そして、主演、飯豊まりえ。彼女あっての脚本なのだろうか?それはよくわからないが、彼女、ゴールデンのドラマは初主演だろう。それなりに気合いは入っているように見える。そして、高校時代のバイク事故のトラウマで、ここでいう「こもりびと」になったという、なかなか難しい役を上手くこなしてる感じの初回だった。期待はできる。

先の登場が、陣内孝則。歳のすぎた漫画家の役。デジタルに対応するとか、縦描きに対応するとか、編集者シシド・カフカに繕うが、まずは話が面白くないと一刀両断される。しかし、コロナがあったとか、言い訳のセリフが繰り返すのがなかなか面白いというか、陣内のキャラを明確に視聴者に印象付けさせるのは、さすがの脚本だと思う。

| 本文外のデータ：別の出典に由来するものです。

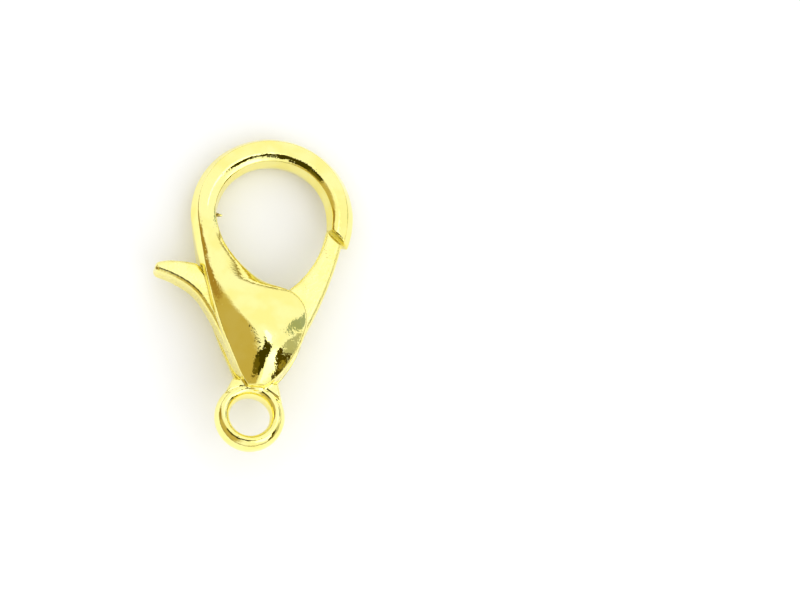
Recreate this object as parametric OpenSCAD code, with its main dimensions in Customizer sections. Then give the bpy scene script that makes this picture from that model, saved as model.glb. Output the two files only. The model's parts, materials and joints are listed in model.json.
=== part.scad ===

そして、娘のことを漫画に描けとシシドに言われる陣内。そして、ストーリーは、人気ラノベ作家の溝端淳平が書くという。とはいえ、難問は、その娘というのが、高校の時にバイク事故にあって依頼、引きこもりであるということ。その最低限のことしかしないような娘で漫画が描けるのか?

とはいえ、陣内が漫画を描かないと家賃が払えない状況。娘の飯豊も、それを気にして、話には乗ることになる。

しかし、昨今は、「引きこもり」を「こもりびと」などというらしい。ドラマの中でシシドもいうが、そんな可愛い名前つけて、精神的な逃避を正当化するのも変な時代ではある。

だが、ドラマとしては面白い。最初の方から、飯豊の高校時代の回想がモノクロで挿入される。10年前と現実を明確に描くにはなかなかわかりやすい。そして、野島作品だから、この回想は、現実のドラマにサスペンス的に繋がっていくのだろう。そういう楽しみもドラマの流れに感じる。

そして、飯豊の引きこもって、内向的な演技はなかなかである。どこであつらえたか、ピスタチオのシャツ着ていたり、しばらく、まともに他人と会ってもいないことがよくわかる演技。脚本にどのように記されているかは知れないが、こういう雰囲気の飯豊を考えて描かれているという雰囲気はわかる。そして、引きこもりらしく、溝端の部屋でフィギュアを欲しがる感じもうまい道具。

溝端の真面目なキャラはあまり面白味を感じないが、一緒に住む、セフレ?でシシド・カフカの妹役の早見あかりと一緒にしたら、結構魅力的な感じはする。この変な関係もどう使うのだろうか興味深い。早見の演技がテンション高いのは、ドラマの面白さがあってのことだろう。

そして、いまだにスマホを持たない飯豊に、溝端がそれを与え、同窓会に行ってこいという。スマホには、彼女の話が盗聴できるように仕込んである。つまり、作家と飯豊は、外の時間を共有できるということ。こういう小説の作り方もあるのが現代なのかも知れない。野島伸司、ちゃんと現代についていってる?

そして、結局、オシャレして出かけるも、トイレに引きこもり、同窓会には出ずにいたが、街で同級生に再会する結末。そこで、溝端に言われた「何曜日生まれですか」という話のきっかけを語る飯豊。ここまでの初回の脚本はなかなか良い流れができている。

テレビ朝日、前クールから始まった新しいドラマ枠だが、岡田惠和のドラマの後に野島伸司。かなり、攻めている感じはする。裏に日テレのドラマ枠が先にあるわけだが、打ち負かそうとしてますよね。まあ、そのくらいの気構えで作ってくれないと、面白いドラマはできませんよね。とにかく、期待の作品ではあります。